According to Enitan Adebonojo, an analyst with the Center for Financial Research and Analysis in Rockville, Md., it is not clear whether new U.S. laws requiring auditors to certify their work led to Ahold’s disclosures. She says they may have come to light more as a result of the FASB task force.

 

The problems at Ahold, she suggests, will stir more aggressive European auditing. “Up until this time these types of issues were seen as a U.S. problem.” Now that it’s clearly not only an issue in the U.S., “I think auditors will probably wake up and pay closer attention to their audits.”

 

The pressure to provide earnings growth of 15% a year occurs on both sides of the Atlantic, she added. “Whenever a company claims it is going to earn 15% a year you have to take a second look at how they’re meeting those targets.

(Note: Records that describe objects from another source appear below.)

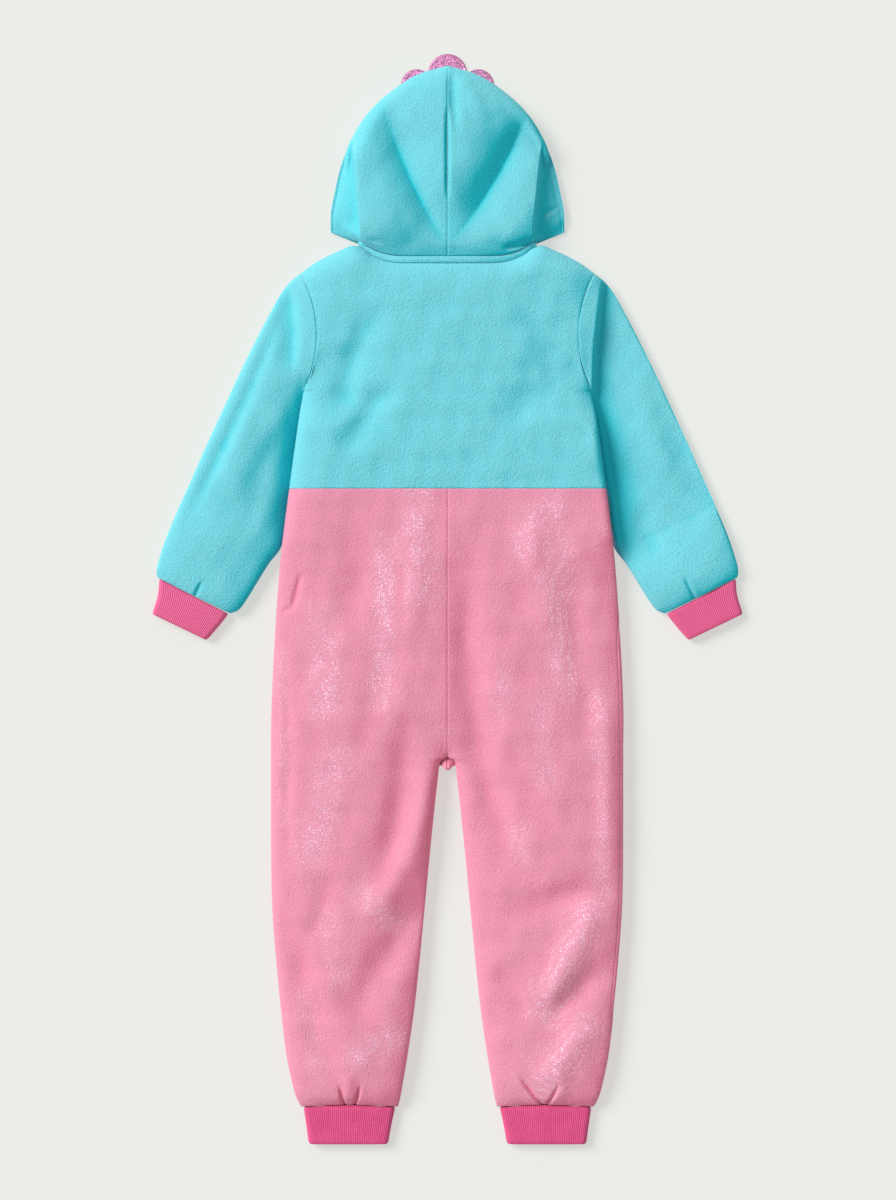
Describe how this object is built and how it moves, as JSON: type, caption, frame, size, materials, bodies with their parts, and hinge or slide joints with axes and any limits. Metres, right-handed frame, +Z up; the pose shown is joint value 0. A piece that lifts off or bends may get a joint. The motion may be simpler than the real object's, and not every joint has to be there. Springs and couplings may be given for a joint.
{
  "type": "onesie pajama",
  "caption": "Child's hooded fleece onesie pajama lying flat with its back up: hood with a scalloped crest, long sleeves, rib cuffs at wrists and ankles, hollow inside.",
  "frame": {"origin": "middle of the garment's outline, on the surface it lies on", "axes": "+X across the garment to its right as it lies, +Y from the ankles to the hood, +Z up from the surface"},
  "size_m": [0.6512, 1.2, 0.0411],
  "materials": {
    "aqua_fleece": "aqua polyester fleece, short nap",
    "pink_fleece": "pink fleece with fine foil specks",
    "rib_knit": "hot pink rib knit",
    "glitter": "glitter-coated fabric",
    "zip_tape": "woven tape with moulded teeth",
    "zip_metal": "bright zinc"
  },
  "bodies": {
    "garment": {"hood_left": "aqua_fleece", "hood_right": "aqua_fleece", "crest": "glitter", "neck_tape": "aqua_fleece", "back_bodice": "aqua_fleece", "front_bodice_left": "aqua_fleece", "front_bodice_right": "aqua_fleece", "sleeve_left": "aqua_fleece", "sleeve_right": "aqua_fleece", "wrist_cuff_left": "rib_knit", "wrist_cuff_right": "rib_knit", "back_leg_left": "pink_fleece", "back_leg_right": "pink_fleece", "front_leg_left": "pink_fleece", "front_leg_right": "pink_fleece", "ankle_cuff_left": "rib_knit", "ankle_cuff_right": "rib_knit", "front_zip": "zip_tape", "zip_slider": "zip_metal"},
    "zip_pull": {"zip_pull": "zip_metal"}
  },
  "joints": [
    {"name": "zip_pull_hinge", "type": "hinge", "parent": "garment", "child": "zip_pull", "pos_m": [0, 0.348, 0.0021], "axis": [1, 0, 0], "range_deg": [0, 160]}
  ]
}
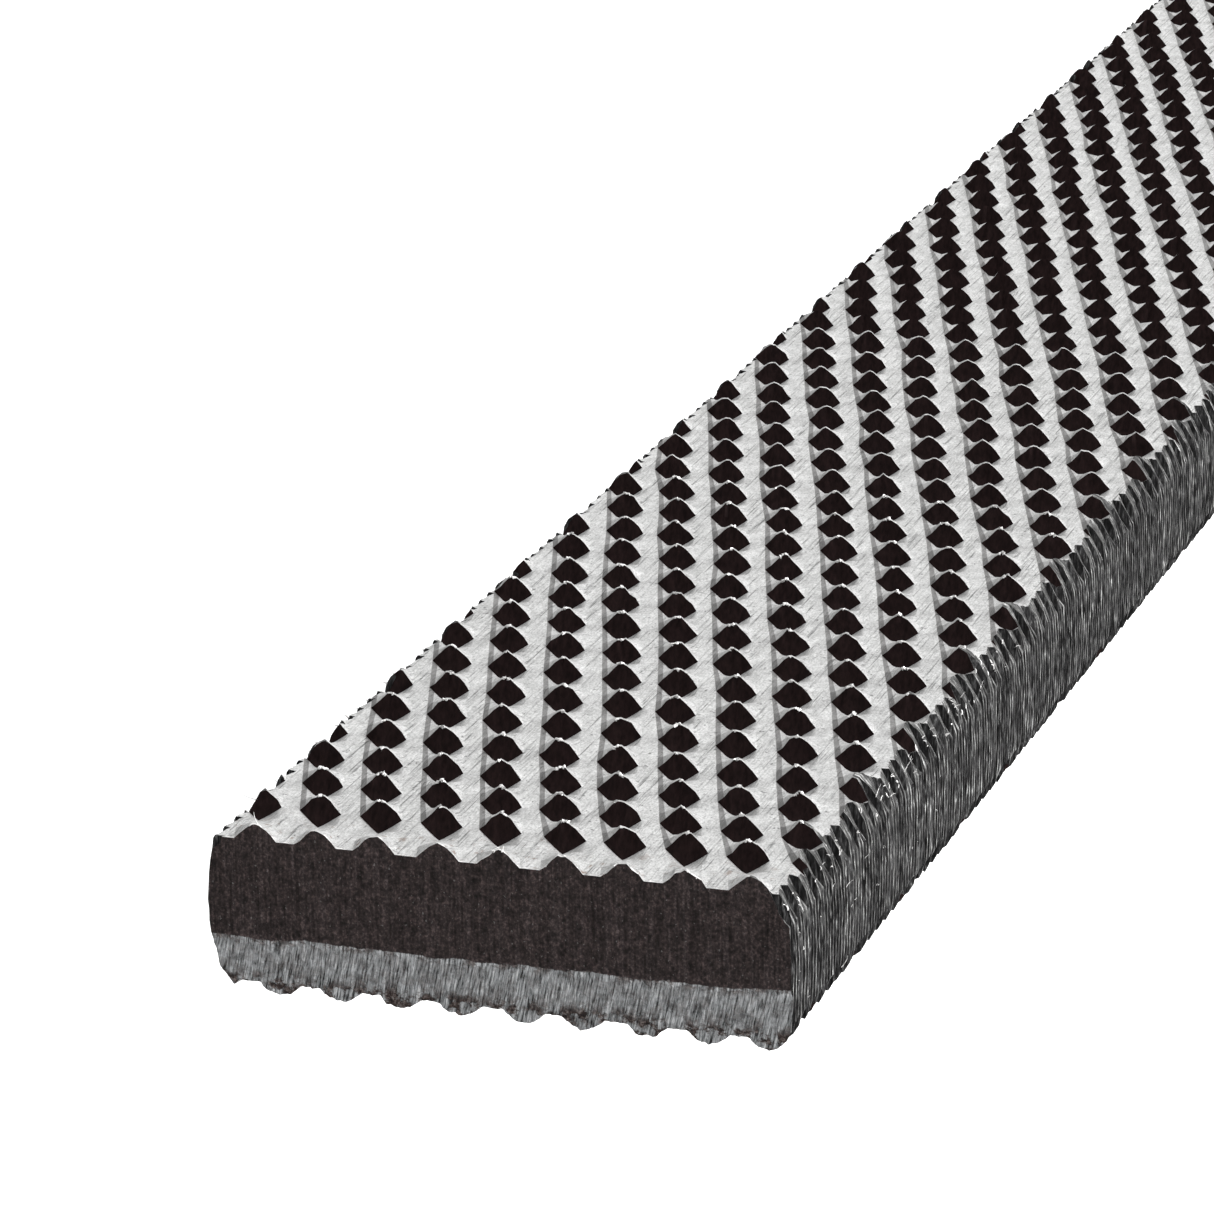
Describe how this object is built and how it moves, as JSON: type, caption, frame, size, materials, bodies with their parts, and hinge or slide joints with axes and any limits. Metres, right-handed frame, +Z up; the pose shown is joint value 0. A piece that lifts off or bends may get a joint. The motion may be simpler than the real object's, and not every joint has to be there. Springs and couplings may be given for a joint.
{
  "type": "flat file",
  "caption": "Slim flat file with a double-cut blade and square tip, its round shank held in a collet chuck on a facetted wooden handle with a brass ferrule.",
  "frame": {"origin": "on the surface the file lies on, under the middle of its overall box", "axes": "+Y from the square tip of the blade to the end of the handle, +X across the width of the blade, +Z up through the toothed faces"},
  "size_m": [0.019, 0.2154, 0.019],
  "materials": {
    "file_steel": "bright hardened tool steel, cut teeth, faint lengthwise scratches",
    "nut_steel": "satin, knurled",
    "collet_steel": "oiled spring steel",
    "spindle_steel": "turned, satin",
    "ferrule_brass": "satin with light handling marks",
    "brad_brass": "satin",
    "handle_wood": "oiled hardwood, fine straight grain"
  },
  "bodies": {
    "grip": {"handle": "handle_wood", "ferrule": "ferrule_brass", "ferrule_brad_left": "brad_brass", "ferrule_brad_right": "brad_brass", "chuck_spindle": "spindle_steel"},
    "collet": {"collet": "collet_steel"},
    "nut": {"chuck_nut": "nut_steel"},
    "blank": {"file_blank": "file_steel"}
  },
  "joints": [
    {"name": "collet_draw", "type": "slide", "parent": "grip", "child": "collet", "axis": [0, -1, 0], "range_m": [0, 0.0015]},
    {"name": "nut_turn", "type": "hinge", "parent": "collet", "child": "nut", "pos_m": [0, 0, 0.0095], "axis": [0, -1, 0], "range_deg": [0, 720]},
    {"name": "blank_slide", "type": "slide", "parent": "grip", "child": "blank", "axis": [0, -1, 0], "range_m": [-0.013, 0.04]}
  ],
  "couplings": [
    {"joint": "collet_draw", "follows": "nut_turn", "m_per_rad": 0.00011937}
  ]
}
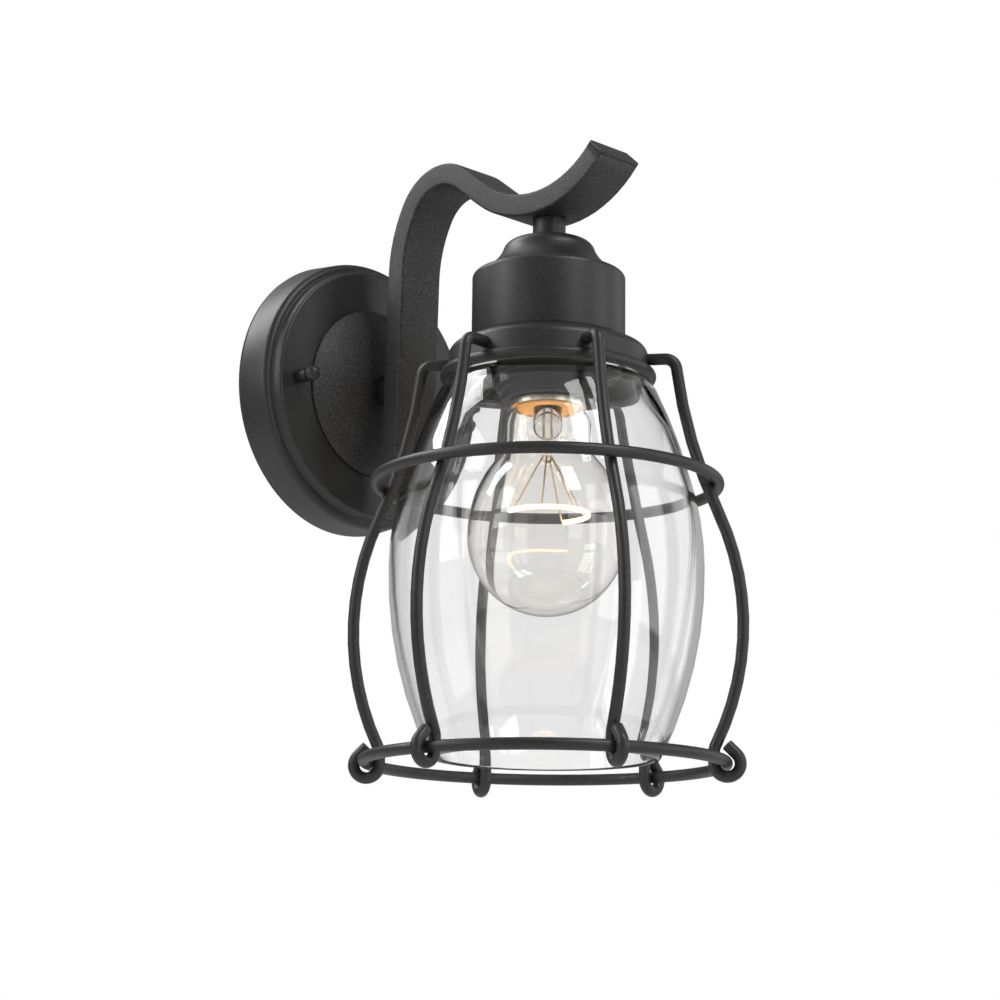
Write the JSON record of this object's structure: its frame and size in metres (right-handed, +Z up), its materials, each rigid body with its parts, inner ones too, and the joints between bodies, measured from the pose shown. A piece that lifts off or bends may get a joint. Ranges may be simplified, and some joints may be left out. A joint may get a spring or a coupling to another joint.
{
  "type": "outdoor wall sconce",
  "caption": "Outdoor wall light: round stepped back plate, bent S-shaped tube arm and a clear glass lantern in a hooked wire cage, open below, with a screw-in bulb.",
  "frame": {"origin": "centre of the mounting strap's wall side, which is the middle of the round back plate on the wall plane", "axes": "+Y into the wall, so the lamp stands out along -Y; +Z up; +X to the right for someone facing the wall"},
  "size_m": [0.15, 0.1843, 0.2474],
  "materials": {
    "black_satin": "satin black powder coat",
    "black_cast": "fine textured black powder coat",
    "zinc_steel": "zinc plated",
    "green_screw": "green",
    "foam": "closed-cell foam",
    "rubber_washer": "matte rubber",
    "black_plastic": "moulded",
    "brass": "bright",
    "clear_glass": "clear",
    "bulb_glass": "clear, thin",
    "bulb_metal": "bright",
    "black_glass": "black glass",
    "amber_cement": "amber",
    "fine_wire": "bright"
  },
  "bodies": {
    "fixture": {"mounting_strap": "zinc_steel", "canopy_studs": "zinc_steel", "ground_screw": "green_screw", "wall_gasket": "foam", "back_plate": "black_satin", "arm_base_dome": "black_cast", "arm_collar": "black_satin", "arm_washer": "zinc_steel", "arm_locknut": "zinc_steel", "arm_nipple": "zinc_steel", "arm": "black_cast", "arm_foot_cap": "black_cast", "arm_tip_cap": "black_cast", "stem_sleeve": "black_satin", "stem_washer": "zinc_steel", "stem_locknut": "zinc_steel", "stem_nipple": "zinc_steel", "socket_cup": "black_satin", "fitter_band": "black_satin", "holder_body": "black_plastic", "holder_hub": "zinc_steel", "holder_screw_shell": "brass", "holder_contact": "brass", "shade_washer": "rubber_washer", "glass_shade": "clear_glass", "cage_wire_1": "black_satin", "cage_wire_2": "black_satin", "cage_wire_3": "black_satin", "cage_wire_4": "black_satin", "cage_wire_5": "black_satin", "cage_wire_6": "black_satin", "cage_middle_ring": "black_satin", "cage_bottom_ring": "black_satin"},
    "cap_nut_left": {"cap_nut_left": "black_satin"},
    "cap_nut_right": {"cap_nut_right": "black_satin"},
    "shade_ring": {"shade_ring": "black_plastic"},
    "bulb": {"bulb_glass": "bulb_glass", "bulb_base": "bulb_metal", "bulb_insulator": "black_glass", "bulb_contact": "bulb_metal", "bulb_mount": "bulb_glass", "bulb_cement": "amber_cement", "filament_supports": "fine_wire", "filament": "fine_wire"}
  },
  "joints": [
    {"name": "cap_nut_left_turn", "type": "hinge", "parent": "fixture", "child": "cap_nut_left", "pos_m": [-0.0406, 0, 0], "axis": [0, 1, 0], "continuous": true},
    {"name": "cap_nut_right_turn", "type": "hinge", "parent": "fixture", "child": "cap_nut_right", "pos_m": [0.0406, 0, 0], "axis": [0, 1, 0], "continuous": true},
    {"name": "shade_ring_turn", "type": "hinge", "parent": "fixture", "child": "shade_ring", "pos_m": [0, -0.1156, 0], "axis": [0, 0, 1], "continuous": true},
    {"name": "bulb_turn", "type": "hinge", "parent": "fixture", "child": "bulb", "pos_m": [0, -0.1156, 0], "axis": [0, 0, 1], "continuous": true}
  ]
}
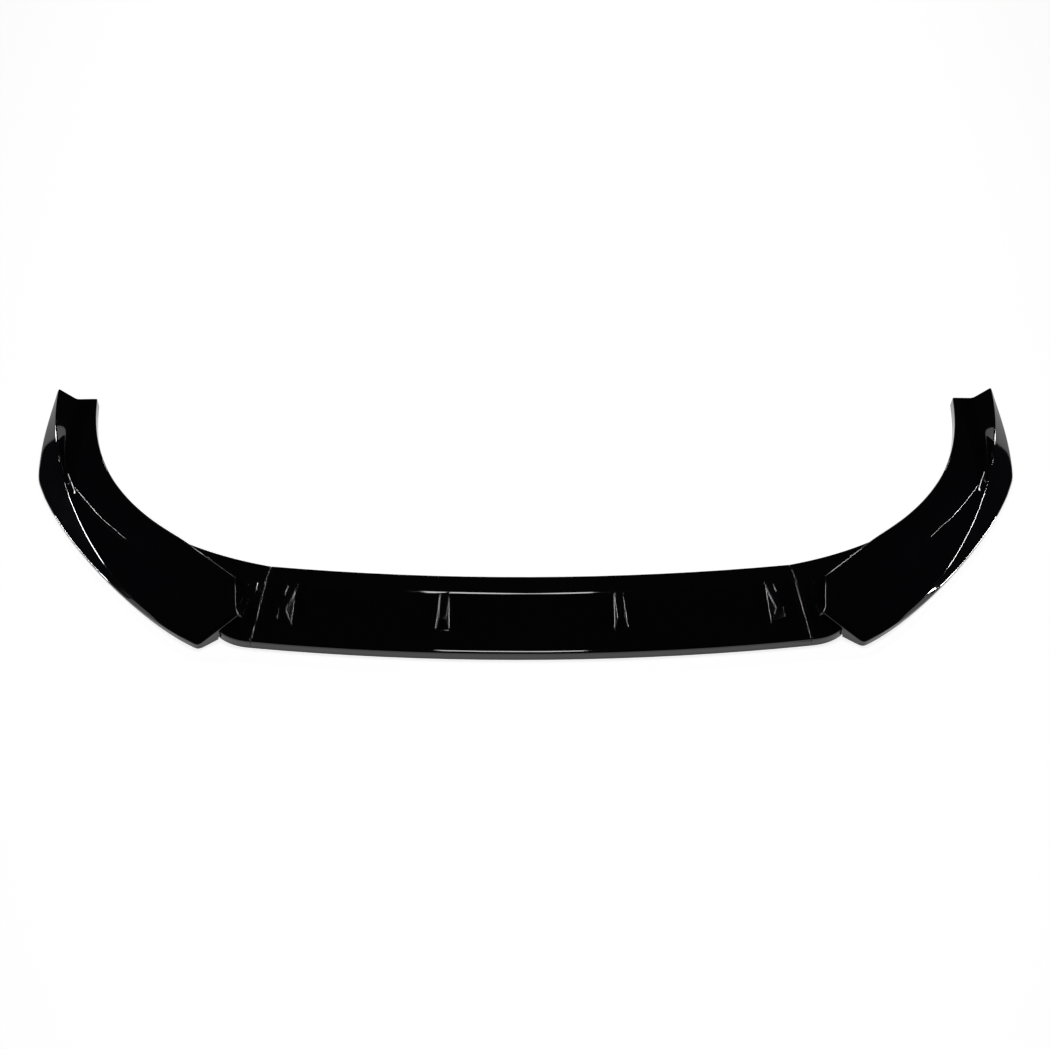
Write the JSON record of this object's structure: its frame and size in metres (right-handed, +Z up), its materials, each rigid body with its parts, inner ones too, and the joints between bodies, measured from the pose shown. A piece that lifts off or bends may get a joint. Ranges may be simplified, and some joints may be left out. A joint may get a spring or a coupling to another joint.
{
  "type": "front splitter lip",
  "caption": "Gloss black front splitter lip for a car: a finned centre panel with connecting panels and swept winglets that wrap round the bumper's corners.",
  "frame": {"origin": "middle of the part's box in plan, on the plane of its lowest edges, where it rests", "axes": "+X across the car towards the lip's right as seen from the front, -Y forwards in the direction of travel, +Z up"},
  "size_m": [1.8036, 0.5619, 0.0548],
  "materials": {
    "gloss_black_abs": "injection-moulded ABS in deep gloss black",
    "zinc_steel": "bright zinc-plated steel"
  },
  "bodies": {
    "root": {"centre_panel": "gloss_black_abs", "left_connector": "gloss_black_abs", "right_connector": "gloss_black_abs", "left_winglet": "gloss_black_abs", "right_winglet": "gloss_black_abs", "seam_bolts": "zinc_steel", "seam_washers": "zinc_steel", "seam_nuts": "zinc_steel", "winglet_screws": "zinc_steel", "winglet_washers": "zinc_steel"}
  },
  "joints": []
}
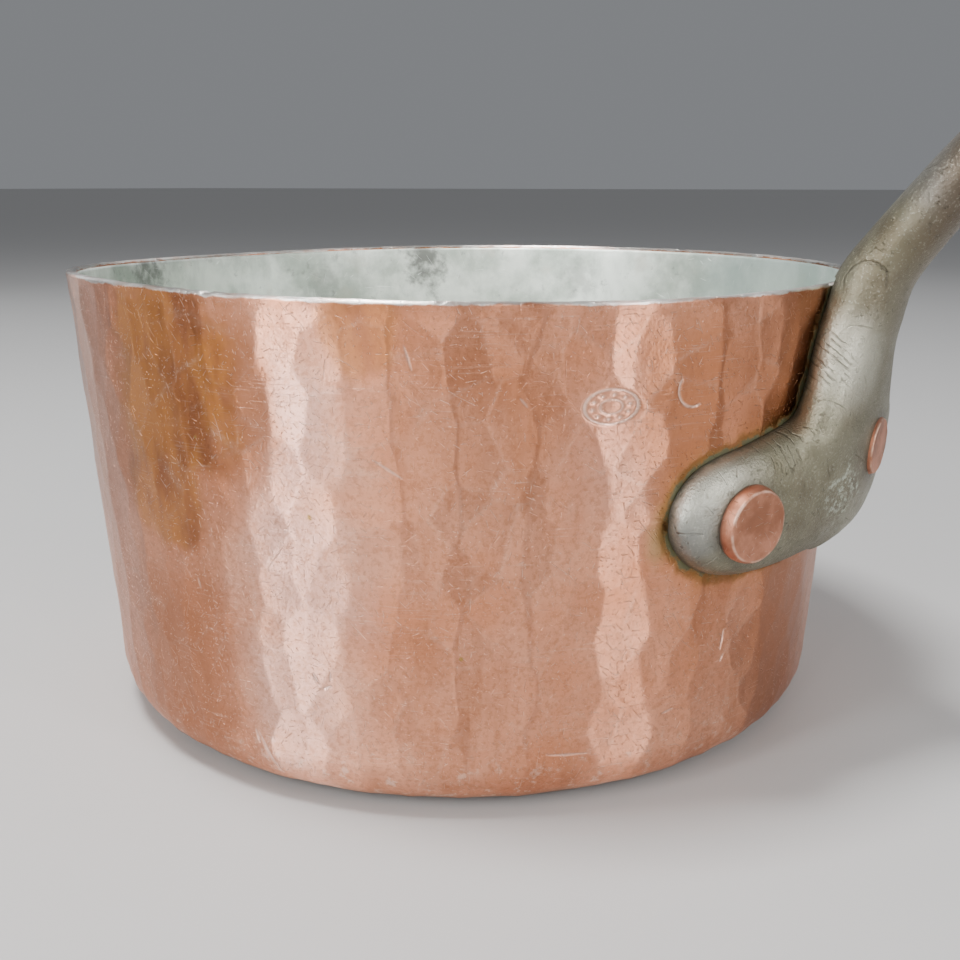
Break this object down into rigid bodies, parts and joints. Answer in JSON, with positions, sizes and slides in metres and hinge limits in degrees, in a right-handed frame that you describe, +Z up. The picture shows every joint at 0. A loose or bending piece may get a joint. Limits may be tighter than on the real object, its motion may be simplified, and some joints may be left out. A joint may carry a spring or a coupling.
{
  "type": "copper saucepan",
  "caption": "Hammered copper saucepan, tin-lined, with a long curved cast-iron handle held to its wall by copper rivets.",
  "frame": {"origin": "centre of the underside of the pan's base", "axes": "+Z up out of the pan, +X towards the handle, +Y to the left of someone who looks along +X"},
  "size_m": [0.4303, 0.2198, 0.2332],
  "materials": {
    "copper": "planished copper, satin, scratched and browned by heat",
    "tin": "old wiped tin, dull grey, mottled",
    "iron": "bare cast iron, worn to a dull sheen, fine pits",
    "rivet_copper": "hammered copper, satin"
  },
  "bodies": {
    "root": {"pan_body": "copper", "tin_lining": "tin", "handle": "iron", "rivet_left": "rivet_copper", "rivet_centre": "rivet_copper", "rivet_right": "rivet_copper"}
  },
  "joints": []
}
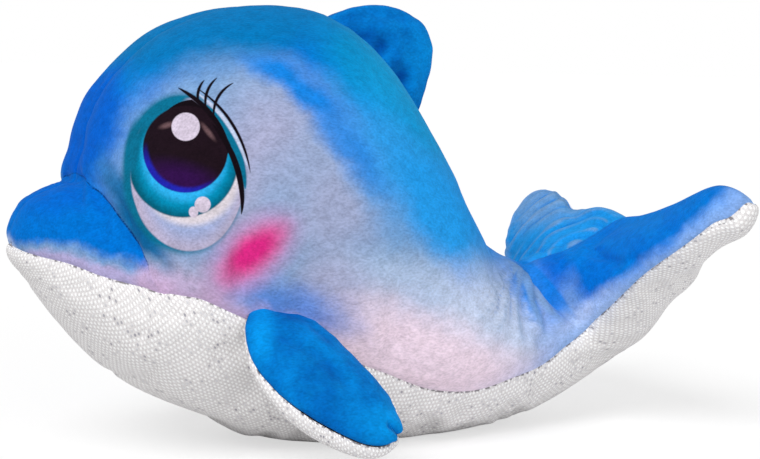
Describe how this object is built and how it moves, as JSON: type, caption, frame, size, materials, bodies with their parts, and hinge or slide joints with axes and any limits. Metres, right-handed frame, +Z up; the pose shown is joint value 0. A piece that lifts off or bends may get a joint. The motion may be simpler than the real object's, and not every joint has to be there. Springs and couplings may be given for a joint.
{
  "type": "plush dolphin",
  "caption": "Stuffed plush dolphin lying on its belly with its tail raised: printed plush sides, pale foil-dot belly, stuffed dorsal fin, pectoral fins and flukes.",
  "frame": {"origin": "on the floor, under the middle of the length and of the width of the whole toy", "axes": "+Z up, +X from the beak to the tail, the dolphin's left side at -Y"},
  "size_m": [0.4245, 0.2642, 0.253],
  "materials": {
    "printed_plush": "short-pile plush with a soft blue, lilac and pink print",
    "fin_plush": "short-pile plush, deep blue",
    "foil_dot_fabric": "off-white knit printed with small silver foil dots",
    "fibre_fill": "loose white polyester fibre"
  },
  "bodies": {
    "root": {"side_panel_left": "printed_plush", "side_panel_right": "printed_plush", "belly_panel": "foil_dot_fabric", "body_stuffing": "fibre_fill", "dorsal_fin_left_panel": "fin_plush", "dorsal_fin_right_panel": "fin_plush", "dorsal_fin_stuffing": "fibre_fill", "pectoral_fin_left_top": "fin_plush", "pectoral_fin_left_underside": "foil_dot_fabric", "pectoral_fin_left_stuffing": "fibre_fill", "pectoral_fin_right_top": "fin_plush", "pectoral_fin_right_underside": "foil_dot_fabric", "pectoral_fin_right_stuffing": "fibre_fill"}
  },
  "joints": []
}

If the market is not going their way people bow down to the pressure and begin to make up numbers … It usually starts small – here and there – and then it just snowballs out of control.”

 

For now, Ahold remains afloat with a $3.35 billion line of credit that quieted early speculation that the company might face liquidation. “The likely way this will play out is for Ahold to sell off bits of the company,” says Cody, adding that the largest U.S. supermarket retailers, Albertsons and Safeway, may be interested in Ahold’s Northeastern stores.

 

“Ahold could still survive in a smaller way, particularly in Europe,” he suggests. “But the company would look to sell operations in the United States because it needs the cash.” Carrefour of France, the world’s second largest retailer, has indicated an interest in pieces of Ahold, but not the entire chain.

 

For now, Ahold is dependent on the mercy of a syndicate of banks, including ABN AMRO, Goldman Sachs, ING and JP Morgan. “Most of Ahold’s [better] performing retail operations in the United States and Holland – the crown jewels – are in the hands of the banks,” says Poos. “It is still a profitable company. It would not be such a good move by the banks to just liquidate the whole thing.” But you never know, he adds. These days, “most banks have problems themselves.”